* Begin *
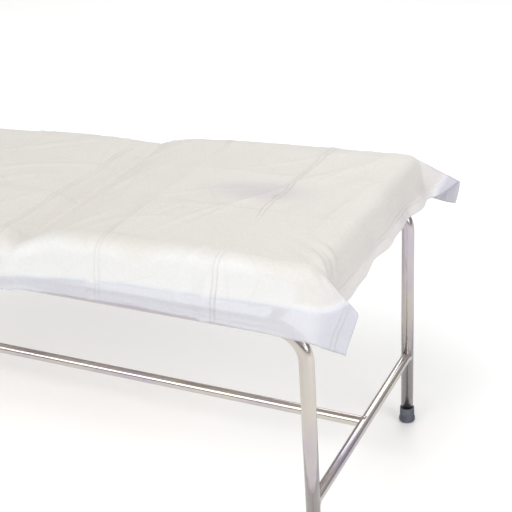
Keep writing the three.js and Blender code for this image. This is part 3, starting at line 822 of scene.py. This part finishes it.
class COUCH_OT_pads(bpy.types.Operator):
    """Fuses foam and board into padded sections, swells them as cloth and fits them under the sheet"""

    bl_idname = "couch.pads"
    bl_label = "Padded sections"

    def fused(self, name, voxel):
        """One closed skin round the foam and the board of a section, with the level faces of the CAD
        solids."""
        work = bmesh.new()
        for source in (f"{name}_foam", f"{name}_board"):
            work.from_mesh(frame["nodes"][source].data)
        bmesh.ops.remove_doubles(work, verts=work.verts, dist=1e-5)
        mesh = bpy.data.meshes.new(f"pad_{name}")
        work.to_mesh(mesh)
        work.free()
        pad = bpy.data.objects.new(f"pad_{name}", mesh)
        bpy.context.scene.collection.objects.link(pad)
        remesh = pad.modifiers.new("Remesh", "REMESH")
        remesh.mode = "VOXEL"
        remesh.voxel_size = voxel
        self.apply(pad)
        return pad

    def apply(self, obj):
        """Replaces the object's mesh with what its modifiers make of it at this frame."""
        graph = bpy.context.evaluated_depsgraph_get()
        done = bpy.data.meshes.new_from_object(obj.evaluated_get(graph), depsgraph=graph)
        obj.modifiers.clear()
        obj.data = done

    def swell(self, pad, settings, floor):
        """Cloth with inside pressure and no weight, its underside pinned, stepped for twenty frames."""
        scene = bpy.context.scene
        before = points_of(pad)
        pinned = np.nonzero(before[:, 2] < floor)[0]
        pad.vertex_groups.new(name="pin").add(pinned.tolist(), 1.0, "REPLACE")
        cloth = pad.modifiers.new("Cloth", "CLOTH")
        cloth.settings.quality = 5
        cloth.settings.mass = 0.35
        cloth.settings.tension_stiffness = 25
        cloth.settings.compression_stiffness = 25
        cloth.settings.bending_stiffness = 4
        cloth.settings.use_pressure = True
        cloth.settings.uniform_pressure_force = settings.pressure
        cloth.settings.vertex_group_mass = "pin"
        cloth.settings.effector_weights.gravity = 0
        cloth.point_cache.frame_start = 1
        cloth.point_cache.frame_end = 20
        for step in range(1, 21):
            scene.frame_set(step)
        self.apply(pad)
        scene.frame_set(1)
        moved = points_of(pad) - before
        far = np.linalg.norm(moved, axis=1, keepdims=True)
        moved *= np.minimum(1.0, settings.swell / np.maximum(far, 1e-9))
        move_points(pad, before + moved)

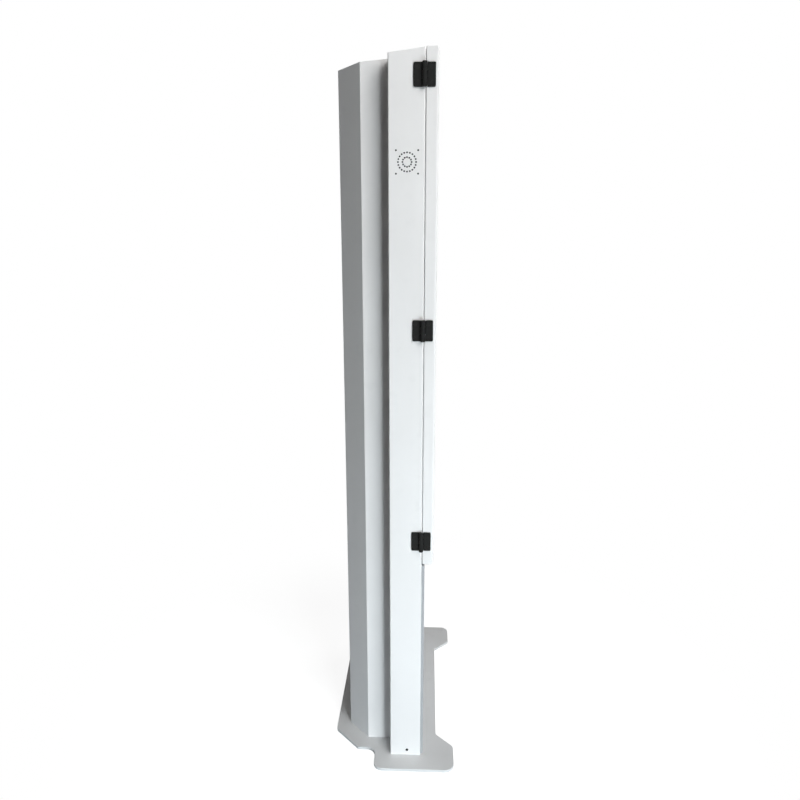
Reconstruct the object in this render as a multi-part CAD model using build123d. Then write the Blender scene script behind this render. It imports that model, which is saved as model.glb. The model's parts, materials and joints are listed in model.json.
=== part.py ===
from build123d import *
import os
from math import cos, pi, sin

# Floor-standing display kiosk, in millimetres. +Z is up, the screen faces -Y, the hinges are on -X.
# The origin is the centre of the base plate's underside.

# ---- Sheet metal, fits and clearances -----------------------------------------------------------
sheet = 2.0              # wall of the housing, the column and the door pan
bend_radius = 3.0        # outer radius of a folded corner
seat_gap = 0.2           # play of a piece dropped in between folded walls
thread_gap = 0.05        # radial play of a screw in its nut, and of a pin in its knuckle
hole_gap = 0.2           # radial play of a screw in a sheet
cover_thickness = 1.2    # thin sheet of bought-in cases and covers
through = 1.0            # how far a cutter reaches past the sheet it cuts

# ---- Base plate ---------------------------------------------------------------------------------
base_width = 686.0
base_depth = 340.0
base_thickness = 8.0
wing_length = 89.0       # straight front edge of each wing
wing_slant = 47.0        # run of the slanted edge beside it, along X
wing_projection = 49.0   # how far the wings stand in front of the middle
wing_radius = 26.0
wing_slant_radius = 18.0
recess_radius = 8.0
tail_depth = 119.0       # narrower rear part, from its notch to the rear edge
tail_inset = 76.0        # how much narrower it is on each side
notch_radius = 24.0
base_edge_radius = 0.8
taper_depth = 70.0       # slanted rear corners
taper_run = 72.0
taper_radius = 8.0
tail_radius = 22.0       # the plate's two rearmost corners

# ---- Front housing ------------------------------------------------------------------------------
housing_width = 580.0
housing_depth = 83.5
housing_height = 1812.0  # at its front, above the base plate
housing_setback = 93.5   # from the base plate's front edge to the housing's front face
roof_pitch = 7.9         # the housing's roof falls to the rear, in degrees
roof_skirt = 15.0
jamb_width = 20.0        # front face each side of the doorway
header_height = 23.0
sill_height = 22.0
kick_opening_margin = 28.0

# ---- Door ---------------------------------------------------------------------------------------
door_height = 1227.5
door_depth = 28.5
door_gap = 1.5
door_rise = 1.0          # the door stands this much above the housing's front edge
door_edge_radius = 6.0
door_bezel = 20.0        # visible steel around the glass
door_return = 18.0       # folded rear flange
seal_width = 10.0
seal_inset = 2.5
seal_gap = 0.3

# ---- Display ------------------------------------------------------------------------------------
glass_thickness = 4.0
glass_edge_play = 4.5    # from the glass's edge to the pan's wall
rail_thickness = 2.0
gasket_thickness = 3.0
gasket_width = 8.0
display_width = 557.0
display_height = 970.0
display_depth = 14.0
display_drop = 62.0      # from the door's top to the display's top
panel_thickness = 8.0
crossbar_height = 40.0
crossbar_inset = 60.0    # outer crossbars, from the display's ends
crossbar_end_gap = 2.0
driver_width = 200.0
driver_height = 200.0
driver_depth = 15.5
driver_shift = 0.65      # share of its width left of the middle
driver_rise = 10.0       # above the middle crossbar
driver_slots = 10
driver_slot_inset = 30.0
driver_slot_height = 4.0

# ---- Lower front panel --------------------------------------------------------------------------
kick_projection = 7.5
kick_side_inset = 2.0
kick_end_gap = 4.5

# ---- Rear column --------------------------------------------------------------------------------
column_width = 452.0
column_rear_width = 334.0
column_side_depth = 67.0
column_depth = 124.5
column_drop = 8.5        # its front top edge, below the housing's
column_roof_pitch = 5.0  # its roof falls less than the housing's, in degrees
column_lip = 20.0
column_mouth_margin = 40.0
column_screw_rows = 7
column_screw_end = 92.0

# ---- Rear service panel, power inlet and fans ---------------------------------------------------
service_width = 240.0
service_height = 500.0
service_rise = 292.0     # above the base plate
service_thickness = 1.5
service_lap = 15.0
slot_length = 80.0
slot_height = 4.0
slot_pitch = 14.0
slot_rows = 9
inlet_x = -90.0
inlet_rise = 120.0
inlet_width = 27.0
inlet_height = 56.0
inlet_depth = 26.0
inlet_flange = 4.0
inlet_pin_recess = 6.0
rocker_width = 19.0
rocker_height = 22.0
rocker_depth = 11.0
rocker_tilt = 8.0
rocker_pin = 1.54        # radius of its pivot pins
rocker_pin_length = 1.5
fan_size = 92.0
fan_thickness = 25.0
fan_offset = 60.0
fan_drop = 131.0         # below the column's front top edge
fan_screw_pitch = 82.5
fan_bore = 87.0
fan_hub = 38.0
fan_blades = 7
fan_blade_pitch = 35.0
fan_shaft = 4.0
fan_arm = 2.5            # depth of the arms and the plate that carry the shaft
guard_ring_radii = (14.0, 26.0, 38.0)
guard_ring_counts = (8, 14, 20)
guard_hole = 6.4

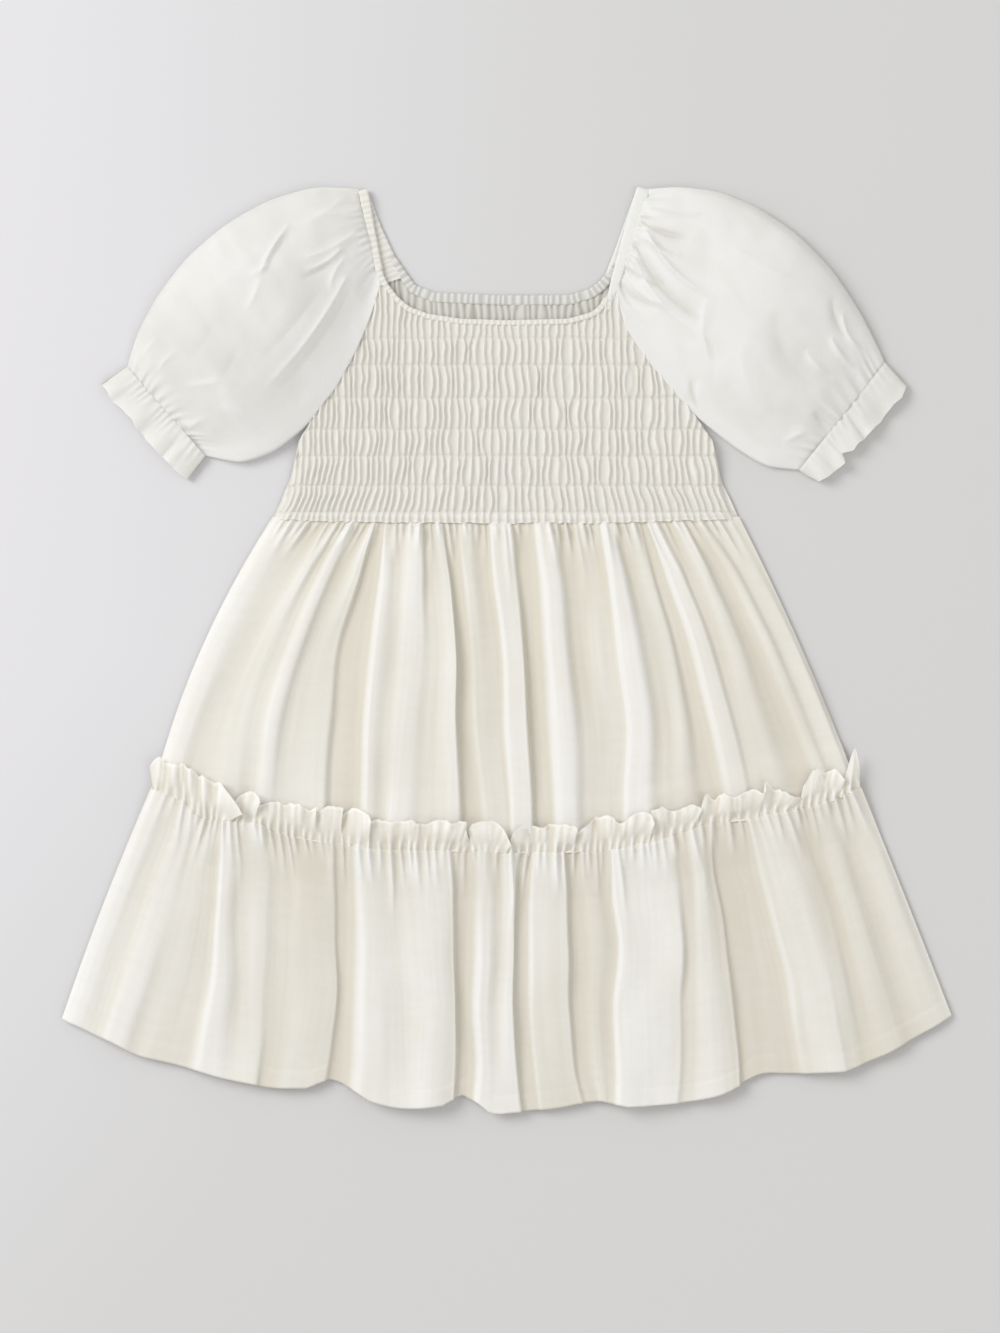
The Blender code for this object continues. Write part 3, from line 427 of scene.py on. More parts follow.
# Skirt and tier
def back_height(x, y):
    """Height of the skirt's and the tier's back, which lie in low arches."""
    x, y = np.asarray(x, float), np.asarray(y, float)
    spread = 1.0 + (WAIST_Y - y) / 300.0
    arch = np.sin(x / (14.0 * spread)) ** 2
    down = np.clip((80 - y) / 60.0, 0, 1)
    reach = 1 - np.abs(x) / (150 + (WAIST_Y - y) * 0.42)
    above = y - height_on(TIER_SEAM, x)
    lift = np.where(
        above > 0, HEADING_LIFT * np.clip((2.6 * HEADING_BACK - above) / HEADING_BACK, 0, 1), 0.0
    )
    down = down * np.where(
        above > 0,
        np.clip((above - HEADING_BACK) / HEADING_BACK, 0, 1),
        np.clip(-above / HEADING_BACK, 0, 1),
    )
    return CLOTH / 2 + lift + BACK_WAVE * arch * down * np.clip(reach * 6, 0, 1)


def front_height(x, y, rise):
    """Height of a front sheet whose folds stand by rise over the back."""
    below = height_on(TIER_SEAM, x) - y
    on_top = np.where(below > 0, 2 * HEADING_LIFT * np.clip(1 - below / 30.0, 0, 1), 0.0)
    return back_height(x, y) + CLOTH + LAYER + on_top + rise


def gathers(position, down, span, pitch, seed, high, reach_low, reach_high):
    """Small ridges that leave a gathered seam and die out, uneven in height and reach."""
    source = np.random.default_rng(seed)
    z = np.zeros(np.broadcast(position, down).shape)
    place = span[0] + pitch * 0.5
    while place < span[1] - pitch * 0.4:
        # gathered closely in some places, and hardly at all in others
        slow = 0.78 + 0.34 * math.sin(place / 17.0 + seed) * math.sin(place / 7.9 + 2 * seed)
        tall = high * source.uniform(0.5, 1.15) * slow
        reach = source.uniform(reach_low, reach_high) * (1.0 if source.random() < 0.8 else 1.8)
        wide = pitch * source.uniform(0.16, 0.27)
        slant = source.uniform(-0.06, 0.06)
        width = wide * (1 + 1.3 * np.clip(down / reach, 0, 1.5))
        rise = smoothstep(down / 5.0 + 0.45) * (1 - smoothstep(down / reach))
        z += tall * rise * np.exp(-(((position - place) - slant * down) / width) ** 2)
        place += pitch * source.uniform(0.66, 1.38)
    return z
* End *
Up to and including the line with "obj.data = done", print every line of the records from the start.

**Correct output**
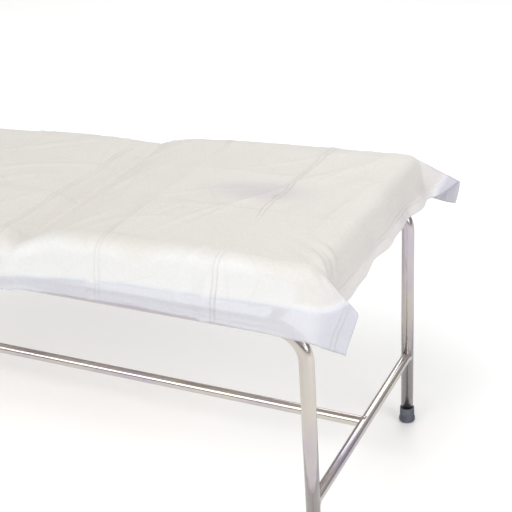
Keep writing the three.js and Blender code for this image. This is part 3, starting at line 822 of scene.py. This part finishes it.
class COUCH_OT_pads(bpy.types.Operator):
    """Fuses foam and board into padded sections, swells them as cloth and fits them under the sheet"""

    bl_idname = "couch.pads"
    bl_label = "Padded sections"

    def fused(self, name, voxel):
        """One closed skin round the foam and the board of a section, with the level faces of the CAD
        solids."""
        work = bmesh.new()
        for source in (f"{name}_foam", f"{name}_board"):
            work.from_mesh(frame["nodes"][source].data)
        bmesh.ops.remove_doubles(work, verts=work.verts, dist=1e-5)
        mesh = bpy.data.meshes.new(f"pad_{name}")
        work.to_mesh(mesh)
        work.free()
        pad = bpy.data.objects.new(f"pad_{name}", mesh)
        bpy.context.scene.collection.objects.link(pad)
        remesh = pad.modifiers.new("Remesh", "REMESH")
        remesh.mode = "VOXEL"
        remesh.voxel_size = voxel
        self.apply(pad)
        return pad

    def apply(self, obj):
        """Replaces the object's mesh with what its modifiers make of it at this frame."""
        graph = bpy.context.evaluated_depsgraph_get()
        done = bpy.data.meshes.new_from_object(obj.evaluated_get(graph), depsgraph=graph)
        obj.modifiers.clear()
        obj.data = done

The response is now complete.